What to work on - Exactly the lines from the one containing "Continue the FreeCAD" through the one containing "Reconstruct the object" must be returned; include both ends and nothing else.

Material provided -
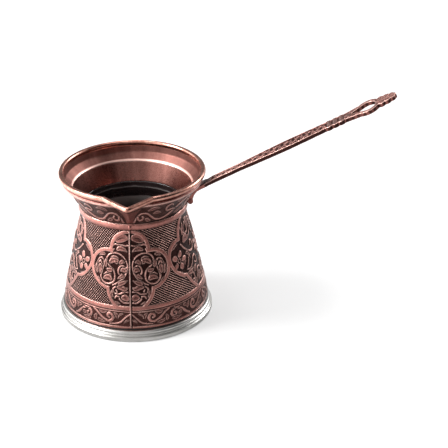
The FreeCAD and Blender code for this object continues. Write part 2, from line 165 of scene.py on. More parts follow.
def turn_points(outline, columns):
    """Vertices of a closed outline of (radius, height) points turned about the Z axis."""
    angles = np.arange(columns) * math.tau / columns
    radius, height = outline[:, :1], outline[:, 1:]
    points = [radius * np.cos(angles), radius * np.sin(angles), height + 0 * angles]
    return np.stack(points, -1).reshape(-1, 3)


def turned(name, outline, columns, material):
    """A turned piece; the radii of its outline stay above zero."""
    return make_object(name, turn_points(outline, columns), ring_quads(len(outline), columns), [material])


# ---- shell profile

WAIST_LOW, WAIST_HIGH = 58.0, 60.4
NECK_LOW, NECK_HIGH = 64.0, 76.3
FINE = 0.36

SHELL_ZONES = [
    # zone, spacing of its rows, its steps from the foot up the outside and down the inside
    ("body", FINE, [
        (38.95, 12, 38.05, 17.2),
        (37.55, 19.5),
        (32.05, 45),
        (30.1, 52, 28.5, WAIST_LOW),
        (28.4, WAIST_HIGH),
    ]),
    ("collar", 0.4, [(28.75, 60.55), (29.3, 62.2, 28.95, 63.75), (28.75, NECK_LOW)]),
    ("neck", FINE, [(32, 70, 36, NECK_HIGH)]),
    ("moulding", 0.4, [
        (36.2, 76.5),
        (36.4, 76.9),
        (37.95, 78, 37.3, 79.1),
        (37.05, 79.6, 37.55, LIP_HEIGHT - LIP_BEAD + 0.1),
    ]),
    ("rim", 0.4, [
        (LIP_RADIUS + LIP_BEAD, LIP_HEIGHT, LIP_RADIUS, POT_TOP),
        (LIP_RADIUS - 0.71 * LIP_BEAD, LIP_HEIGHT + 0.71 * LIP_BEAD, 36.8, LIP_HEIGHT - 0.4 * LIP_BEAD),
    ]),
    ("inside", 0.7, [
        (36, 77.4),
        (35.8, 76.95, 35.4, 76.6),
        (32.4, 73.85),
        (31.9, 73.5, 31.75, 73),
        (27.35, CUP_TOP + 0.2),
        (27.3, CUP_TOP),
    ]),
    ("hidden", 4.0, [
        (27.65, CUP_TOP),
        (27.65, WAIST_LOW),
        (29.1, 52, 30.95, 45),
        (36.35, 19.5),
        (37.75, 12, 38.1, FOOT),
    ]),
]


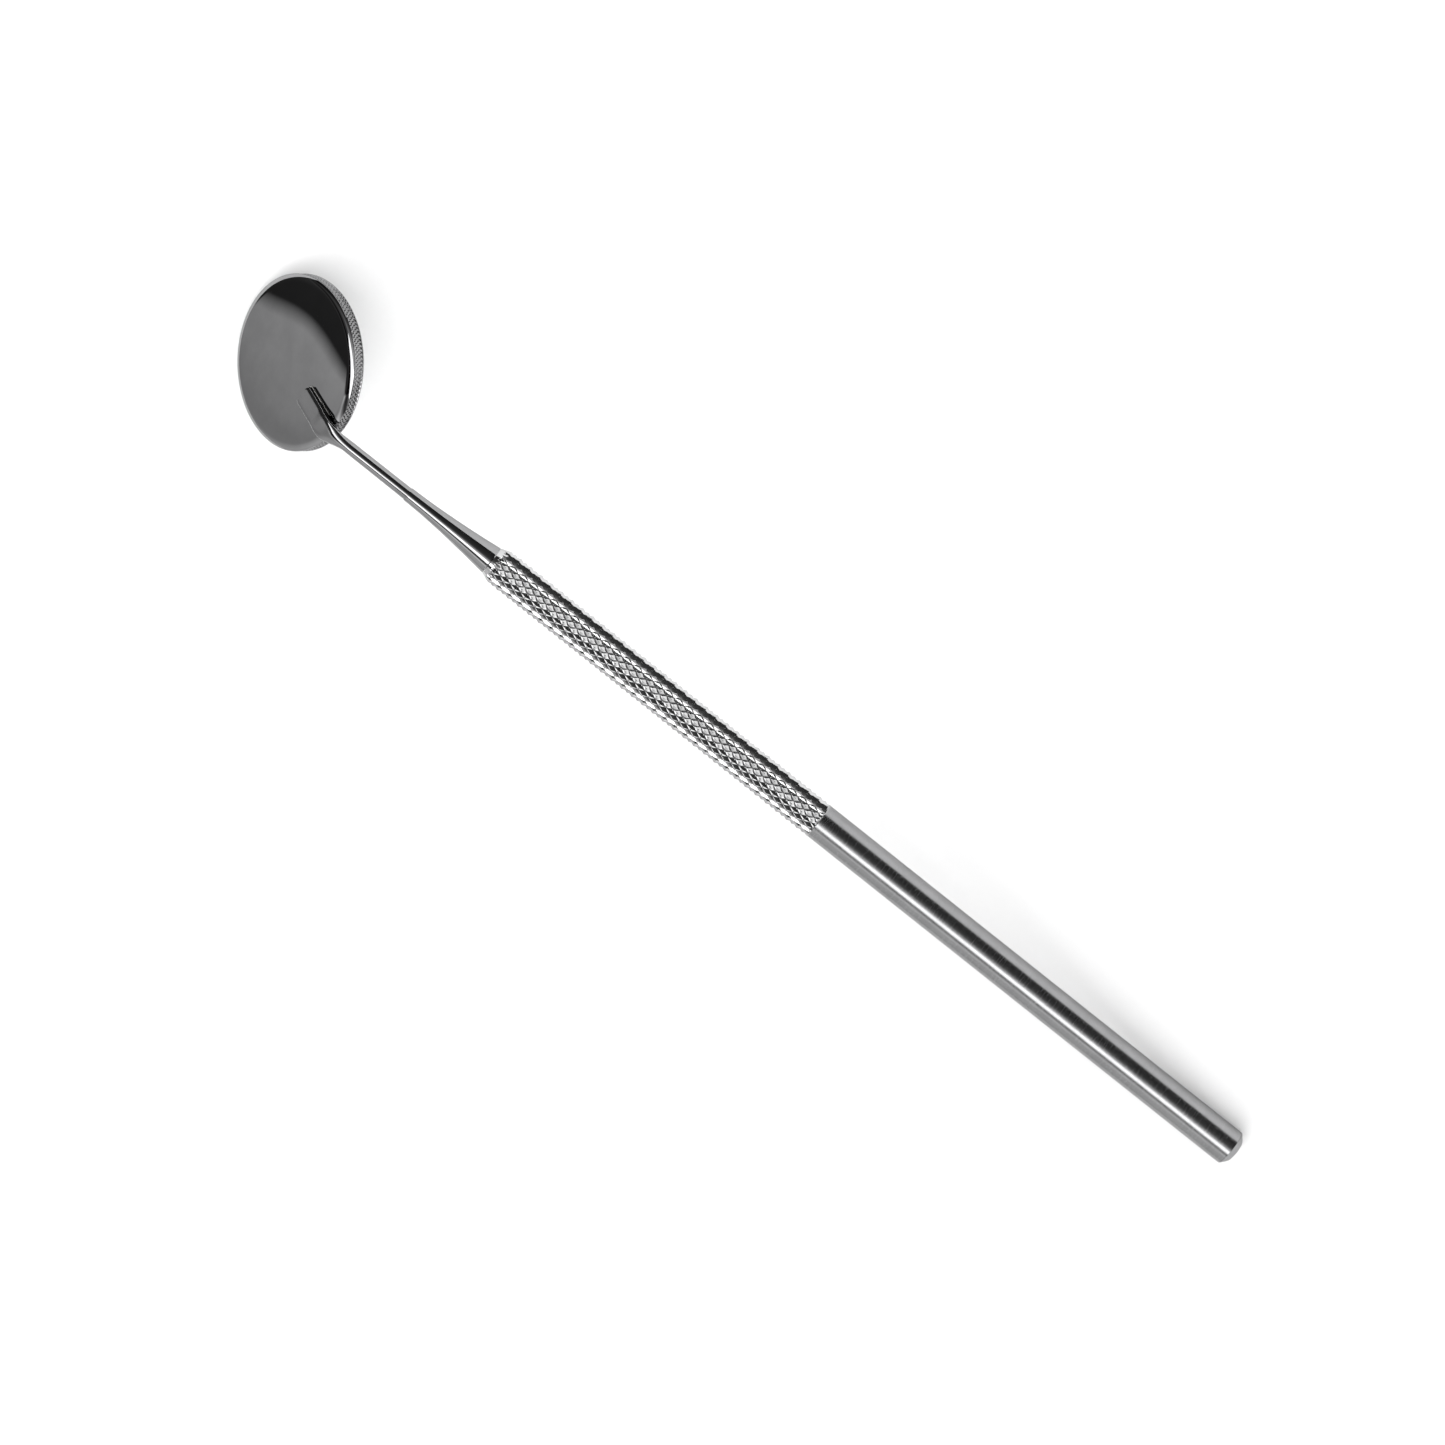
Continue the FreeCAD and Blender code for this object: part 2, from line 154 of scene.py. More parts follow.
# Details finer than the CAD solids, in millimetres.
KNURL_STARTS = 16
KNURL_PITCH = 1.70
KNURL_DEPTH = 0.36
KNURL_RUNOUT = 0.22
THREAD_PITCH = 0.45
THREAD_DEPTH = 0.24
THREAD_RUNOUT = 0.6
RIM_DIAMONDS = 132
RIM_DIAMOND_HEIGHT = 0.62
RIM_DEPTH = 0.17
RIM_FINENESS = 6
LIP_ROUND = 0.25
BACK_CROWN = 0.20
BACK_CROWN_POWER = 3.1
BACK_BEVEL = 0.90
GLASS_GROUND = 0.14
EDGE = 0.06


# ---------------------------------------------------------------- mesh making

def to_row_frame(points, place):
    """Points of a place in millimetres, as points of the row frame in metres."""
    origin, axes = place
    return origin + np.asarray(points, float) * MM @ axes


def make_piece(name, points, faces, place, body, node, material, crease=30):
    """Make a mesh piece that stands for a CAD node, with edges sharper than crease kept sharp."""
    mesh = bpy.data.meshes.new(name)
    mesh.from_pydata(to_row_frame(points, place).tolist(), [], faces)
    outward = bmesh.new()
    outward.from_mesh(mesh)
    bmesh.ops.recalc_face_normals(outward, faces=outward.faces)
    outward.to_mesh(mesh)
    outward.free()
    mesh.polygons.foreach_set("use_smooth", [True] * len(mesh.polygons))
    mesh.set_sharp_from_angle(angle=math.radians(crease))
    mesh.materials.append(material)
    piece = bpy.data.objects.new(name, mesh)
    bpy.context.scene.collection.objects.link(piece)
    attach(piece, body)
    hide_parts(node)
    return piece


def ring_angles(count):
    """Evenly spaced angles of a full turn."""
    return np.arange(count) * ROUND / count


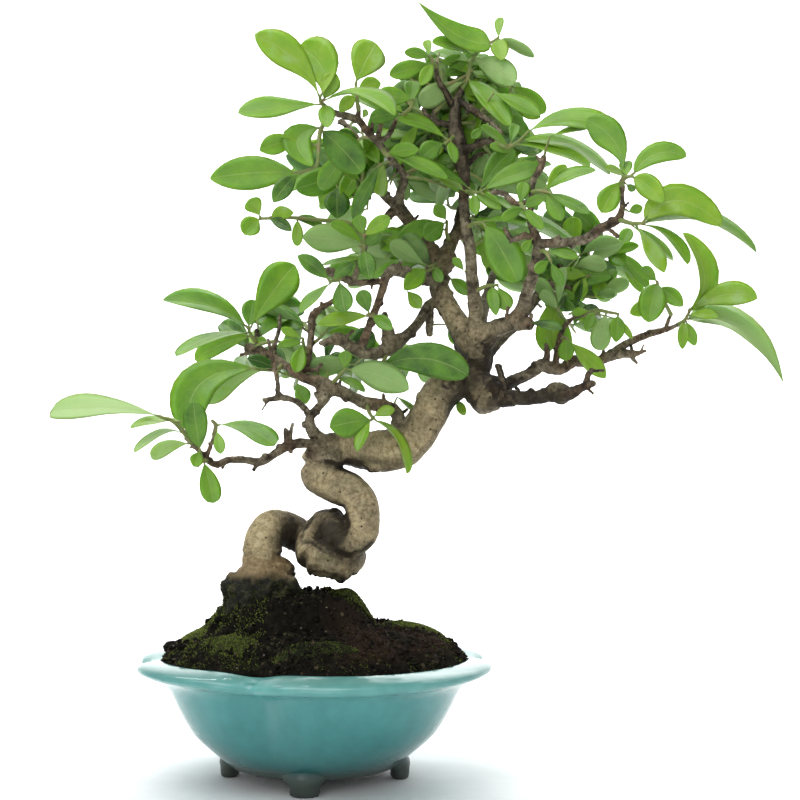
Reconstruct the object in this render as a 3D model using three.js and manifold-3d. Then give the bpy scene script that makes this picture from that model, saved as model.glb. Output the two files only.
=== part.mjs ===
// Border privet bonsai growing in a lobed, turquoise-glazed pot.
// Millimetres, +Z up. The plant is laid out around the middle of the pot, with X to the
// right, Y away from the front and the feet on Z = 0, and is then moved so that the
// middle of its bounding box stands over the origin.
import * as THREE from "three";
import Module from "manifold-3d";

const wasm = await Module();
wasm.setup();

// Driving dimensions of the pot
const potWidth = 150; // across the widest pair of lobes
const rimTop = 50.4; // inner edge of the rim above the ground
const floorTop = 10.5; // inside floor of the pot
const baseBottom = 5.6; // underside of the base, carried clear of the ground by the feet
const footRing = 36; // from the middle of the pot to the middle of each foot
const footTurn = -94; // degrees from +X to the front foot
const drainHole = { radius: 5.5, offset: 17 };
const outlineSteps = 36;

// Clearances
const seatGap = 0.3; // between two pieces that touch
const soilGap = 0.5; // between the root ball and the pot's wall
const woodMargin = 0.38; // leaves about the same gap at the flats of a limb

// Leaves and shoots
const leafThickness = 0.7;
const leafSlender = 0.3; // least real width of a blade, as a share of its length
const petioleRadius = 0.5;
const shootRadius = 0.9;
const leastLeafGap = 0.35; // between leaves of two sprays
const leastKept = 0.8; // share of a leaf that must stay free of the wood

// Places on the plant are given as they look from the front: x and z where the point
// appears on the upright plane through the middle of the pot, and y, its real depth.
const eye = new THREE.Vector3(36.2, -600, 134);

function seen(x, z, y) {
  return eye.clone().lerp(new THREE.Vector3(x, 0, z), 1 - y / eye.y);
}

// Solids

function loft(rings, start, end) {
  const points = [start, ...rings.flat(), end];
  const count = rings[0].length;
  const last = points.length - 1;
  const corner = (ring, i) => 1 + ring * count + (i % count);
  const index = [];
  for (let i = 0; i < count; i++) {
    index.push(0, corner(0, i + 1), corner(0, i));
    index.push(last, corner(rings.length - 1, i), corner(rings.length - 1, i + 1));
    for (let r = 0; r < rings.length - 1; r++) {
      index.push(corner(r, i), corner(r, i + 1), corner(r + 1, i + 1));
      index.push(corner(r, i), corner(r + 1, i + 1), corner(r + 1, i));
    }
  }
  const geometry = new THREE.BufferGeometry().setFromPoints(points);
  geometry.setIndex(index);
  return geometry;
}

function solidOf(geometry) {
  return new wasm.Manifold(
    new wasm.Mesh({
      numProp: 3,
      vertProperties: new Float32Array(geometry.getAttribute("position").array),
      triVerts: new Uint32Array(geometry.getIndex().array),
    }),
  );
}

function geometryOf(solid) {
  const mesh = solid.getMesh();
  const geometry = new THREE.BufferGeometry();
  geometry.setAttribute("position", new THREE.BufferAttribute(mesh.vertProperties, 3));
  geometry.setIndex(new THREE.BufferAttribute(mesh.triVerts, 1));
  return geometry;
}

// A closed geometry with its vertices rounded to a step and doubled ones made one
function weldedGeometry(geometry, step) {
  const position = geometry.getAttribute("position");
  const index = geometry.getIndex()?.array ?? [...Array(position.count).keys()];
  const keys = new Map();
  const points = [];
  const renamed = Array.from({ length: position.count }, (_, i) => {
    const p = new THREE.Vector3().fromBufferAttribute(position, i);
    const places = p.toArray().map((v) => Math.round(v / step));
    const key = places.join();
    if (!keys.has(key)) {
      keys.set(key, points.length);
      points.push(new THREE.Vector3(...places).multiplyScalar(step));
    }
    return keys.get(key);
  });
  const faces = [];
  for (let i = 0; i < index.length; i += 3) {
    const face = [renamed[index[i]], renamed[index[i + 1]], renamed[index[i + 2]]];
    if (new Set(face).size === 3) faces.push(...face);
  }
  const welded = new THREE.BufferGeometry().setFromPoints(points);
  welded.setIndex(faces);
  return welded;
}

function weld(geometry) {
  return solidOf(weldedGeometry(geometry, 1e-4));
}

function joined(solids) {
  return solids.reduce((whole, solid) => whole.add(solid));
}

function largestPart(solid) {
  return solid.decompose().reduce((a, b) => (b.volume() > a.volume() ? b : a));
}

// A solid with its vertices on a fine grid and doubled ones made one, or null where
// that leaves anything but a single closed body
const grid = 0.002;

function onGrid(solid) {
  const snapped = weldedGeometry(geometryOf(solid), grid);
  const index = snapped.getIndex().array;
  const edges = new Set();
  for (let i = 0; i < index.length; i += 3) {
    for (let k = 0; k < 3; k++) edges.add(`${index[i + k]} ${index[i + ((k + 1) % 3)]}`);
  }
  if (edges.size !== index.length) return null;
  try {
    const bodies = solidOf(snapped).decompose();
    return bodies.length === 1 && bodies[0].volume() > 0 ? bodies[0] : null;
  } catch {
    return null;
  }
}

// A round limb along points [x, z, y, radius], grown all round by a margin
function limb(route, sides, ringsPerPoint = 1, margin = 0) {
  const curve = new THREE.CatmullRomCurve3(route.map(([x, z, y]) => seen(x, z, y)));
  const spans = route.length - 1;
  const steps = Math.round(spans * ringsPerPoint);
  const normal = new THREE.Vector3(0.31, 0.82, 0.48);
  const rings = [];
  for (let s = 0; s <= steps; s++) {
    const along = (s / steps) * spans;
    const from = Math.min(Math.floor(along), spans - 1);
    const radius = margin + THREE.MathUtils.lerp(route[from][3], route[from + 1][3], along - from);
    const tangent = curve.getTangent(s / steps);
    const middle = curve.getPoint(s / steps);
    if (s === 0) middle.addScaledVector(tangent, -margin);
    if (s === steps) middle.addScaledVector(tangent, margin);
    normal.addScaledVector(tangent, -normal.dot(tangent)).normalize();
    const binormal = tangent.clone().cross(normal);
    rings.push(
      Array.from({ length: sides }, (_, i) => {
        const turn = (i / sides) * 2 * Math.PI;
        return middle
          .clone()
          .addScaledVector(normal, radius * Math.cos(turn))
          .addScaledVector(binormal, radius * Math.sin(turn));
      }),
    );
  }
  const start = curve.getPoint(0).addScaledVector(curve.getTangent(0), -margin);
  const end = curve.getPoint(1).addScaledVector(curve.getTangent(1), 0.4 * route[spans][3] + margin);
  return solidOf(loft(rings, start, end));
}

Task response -
Continue the FreeCAD and Blender code for this object: part 2, from line 154 of scene.py. More parts follow.
# Details finer than the CAD solids, in millimetres.
KNURL_STARTS = 16
KNURL_PITCH = 1.70
KNURL_DEPTH = 0.36
KNURL_RUNOUT = 0.22
THREAD_PITCH = 0.45
THREAD_DEPTH = 0.24
THREAD_RUNOUT = 0.6
RIM_DIAMONDS = 132
RIM_DIAMOND_HEIGHT = 0.62
RIM_DEPTH = 0.17
RIM_FINENESS = 6
LIP_ROUND = 0.25
BACK_CROWN = 0.20
BACK_CROWN_POWER = 3.1
BACK_BEVEL = 0.90
GLASS_GROUND = 0.14
EDGE = 0.06


# ---------------------------------------------------------------- mesh making

def to_row_frame(points, place):
    """Points of a place in millimetres, as points of the row frame in metres."""
    origin, axes = place
    return origin + np.asarray(points, float) * MM @ axes


def make_piece(name, points, faces, place, body, node, material, crease=30):
    """Make a mesh piece that stands for a CAD node, with edges sharper than crease kept sharp."""
    mesh = bpy.data.meshes.new(name)
    mesh.from_pydata(to_row_frame(points, place).tolist(), [], faces)
    outward = bmesh.new()
    outward.from_mesh(mesh)
    bmesh.ops.recalc_face_normals(outward, faces=outward.faces)
    outward.to_mesh(mesh)
    outward.free()
    mesh.polygons.foreach_set("use_smooth", [True] * len(mesh.polygons))
    mesh.set_sharp_from_angle(angle=math.radians(crease))
    mesh.materials.append(material)
    piece = bpy.data.objects.new(name, mesh)
    bpy.context.scene.collection.objects.link(piece)
    attach(piece, body)
    hide_parts(node)
    return piece


def ring_angles(count):
    """Evenly spaced angles of a full turn."""
    return np.arange(count) * ROUND / count


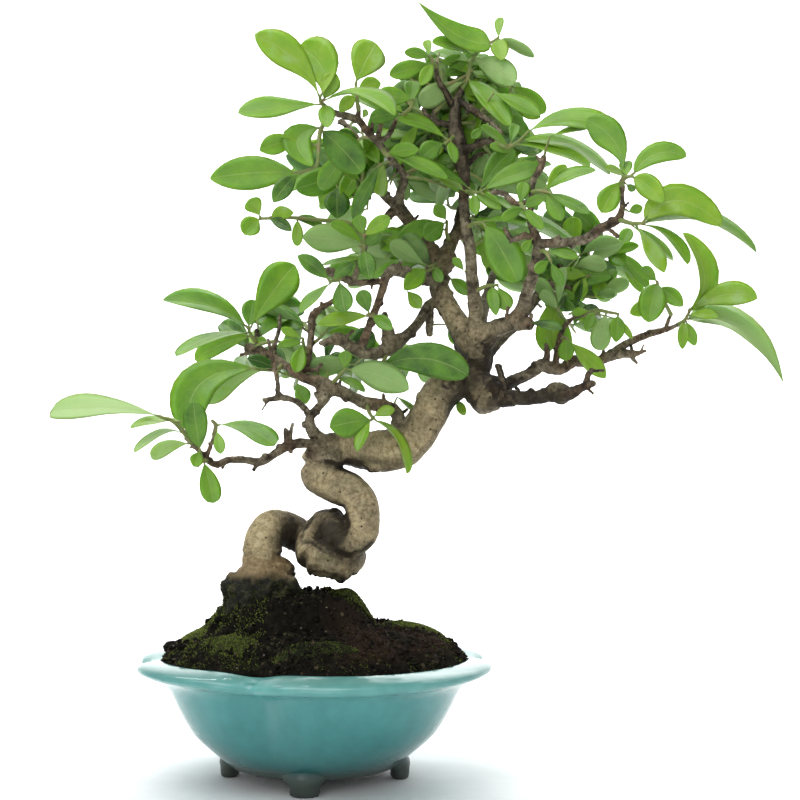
Reconstruct the object in this render as a 3D model using three.js and manifold-3d. Then give the bpy scene script that makes this picture from that model, saved as model.glb. Output the two files only.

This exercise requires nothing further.